Hay dos asesinos que buscan, en un restaurante, a un habitué para matarlo; ese hombre nunca llega. El narrador no cuenta quién manda a matar, de dónde vienen, por qué lo quieren matar. Hay algunos indicios, dispersos, que el lector debe relevar. Para este plan nunca podría utilizar un narrador omnisciente, por eso Hemingway elige que la historia la narre un testigo no humano, una suerte de cámara que describe, detalla, recupera los diálogos.

“Afuera estaba oscureciendo. Las luces de la calle entraban por la ventana. Los dos hombres leían el menú. Desde el otro extremo del mostrador, Nick Adams, quien había estado conversando con George cuando ellos entraron, los observaba. (…) Afuera, las luces de la calle brillaban por entre las ramas de un árbol desnudo de follaje. Nick caminó por el costado de la calzada y a la altura del siguiente poste de luz tomó por una calle lateral. La pensión Hirsch se hallaba a tres casas. Nick subió los escalones y tocó el timbre. Una mujer apareció en la entrada”.

El lector está en una situación similar a la del narrador: desconoce las motivaciones de los personajes, su pasado, el desarrollo futuro de las acciones. Es el otro extremo del narrador omnisciente. Esa diferencia se evidencia en el tipo de lector que construyen. En los textos con tercera testigo se muestra, un personaje no tiene frío sino que se describe cómo se abriga, cómo se acerca al fuego; un personaje no está nervioso sino que se narra cómo se retuerce las manos, camina en círculos, busca con la mirada algo invisible; el narrador no sabe lo que le pasa, es el lector el que comprende, de a poco, su psicología, el conflicto, la trama general, lo oculto.

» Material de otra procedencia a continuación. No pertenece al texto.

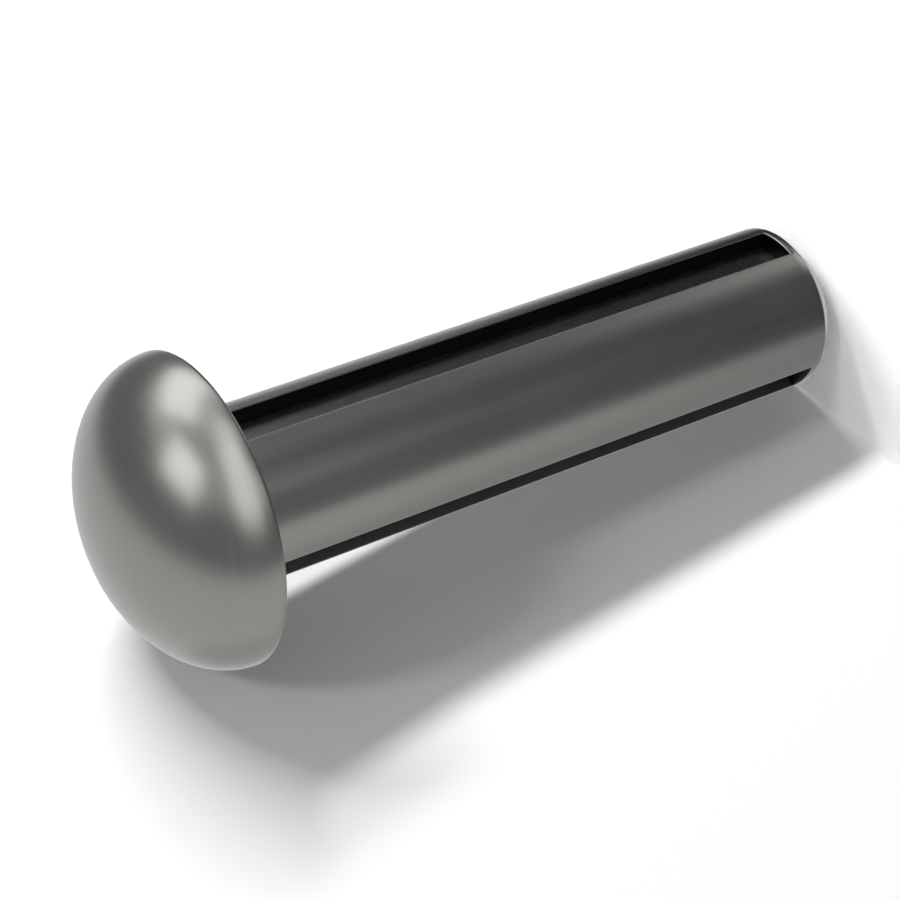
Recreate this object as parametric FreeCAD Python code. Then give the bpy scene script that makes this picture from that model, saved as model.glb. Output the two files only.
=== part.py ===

El narrador testigo es muy eficaz para administrar la información, generar expectativa, activar el trabajo del lector; rompe con la hegemonía del narrador parecido a Dios: el testigo tiene todas las limitaciones de la percepción humana, y ahí está, sin dudas, su riqueza.

Lecturas:

“Los asesinos” de Ernest Hemingway

“Los adioses” de Juan Carlos Onetti

Ejercicio de escritura:

Escribir dos textos a partir de un mismo argumento: uno con un narrador en tercera testigo humana y otro en tercera testigo no humana.